The Hilyat al-Awliya' is recognized as one of the most important sources for the early development of Sufism, as it contains the largest known collection of biographies of Sufis. It consists of 689 biographies in ten volumes (approx. 4,000 pages). They include, in roughly chronological order: the first generation of Muslims specifically the four rightly guided caliphs, the first six Imams according to the Shia theology, the eponymous founders of the three of the four major Sunni schools of jurisprudence, theologians and pious people known for their ascetism, piety and mysticism. This book also collects hadith from the companions and has become an important reference for the later hadith scholars.
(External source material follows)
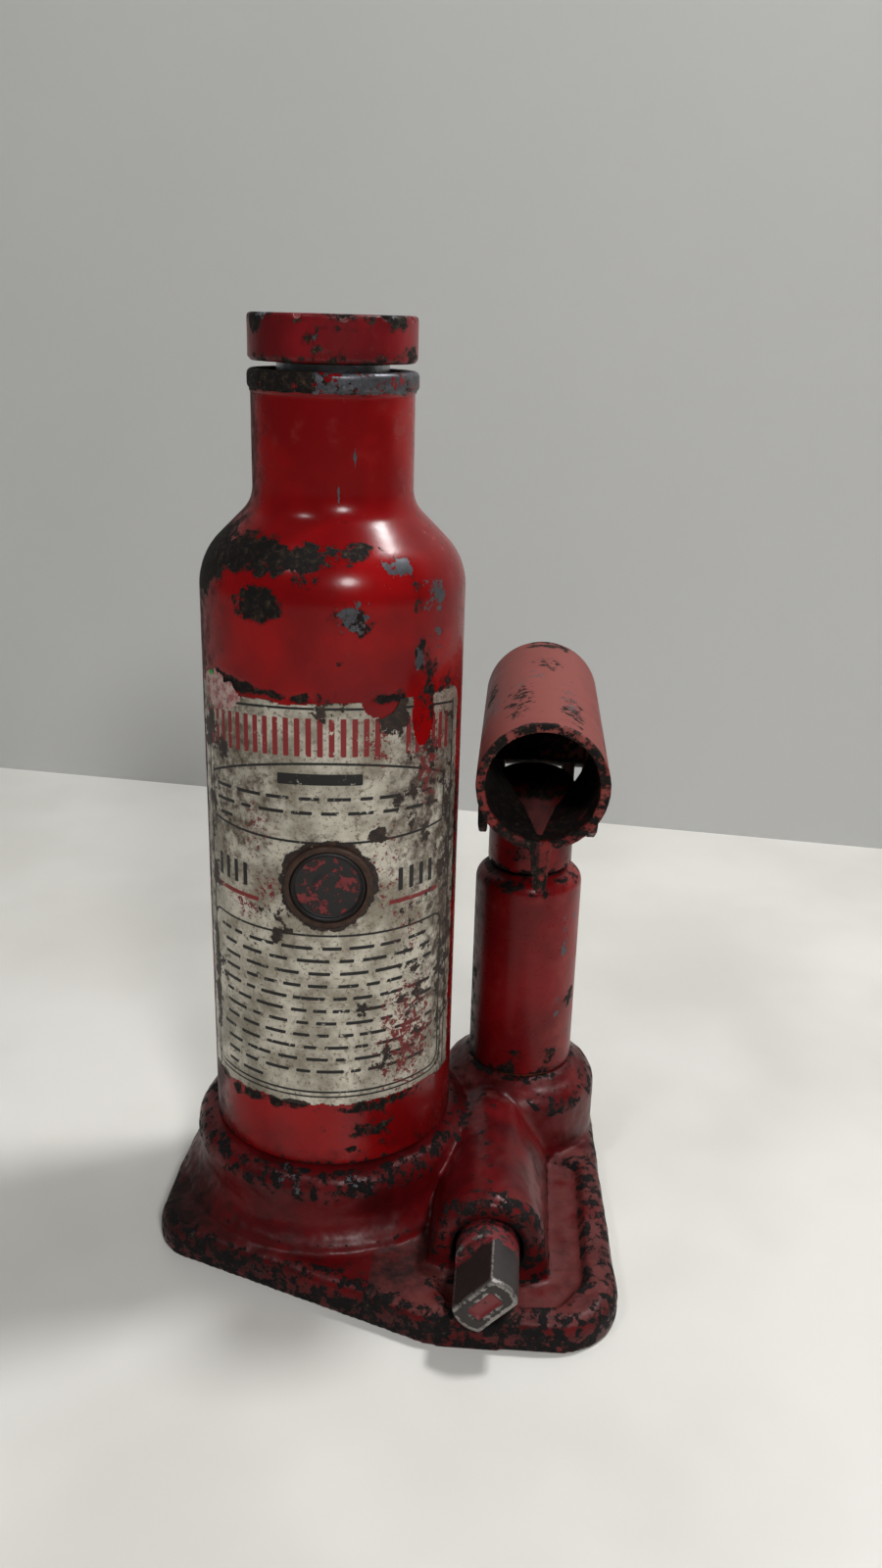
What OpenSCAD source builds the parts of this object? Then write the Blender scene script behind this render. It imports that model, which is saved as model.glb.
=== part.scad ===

The author gets involved in sensitive subjects and refutes heresy that contradict the tenets of the Islamic faith.

Abridgement
Ibn al-Jawzi criticized the author for including the Companions of the Prophet, so then he went on to make his own version of book in two volumes entitled Sifat al-Safwa, in it he attempts to avoid the words using "Sufi" or "Tasawwuf.

Reception
Al-Dhahabi said: "We have never written such a book as Hilyat al-Awliya'".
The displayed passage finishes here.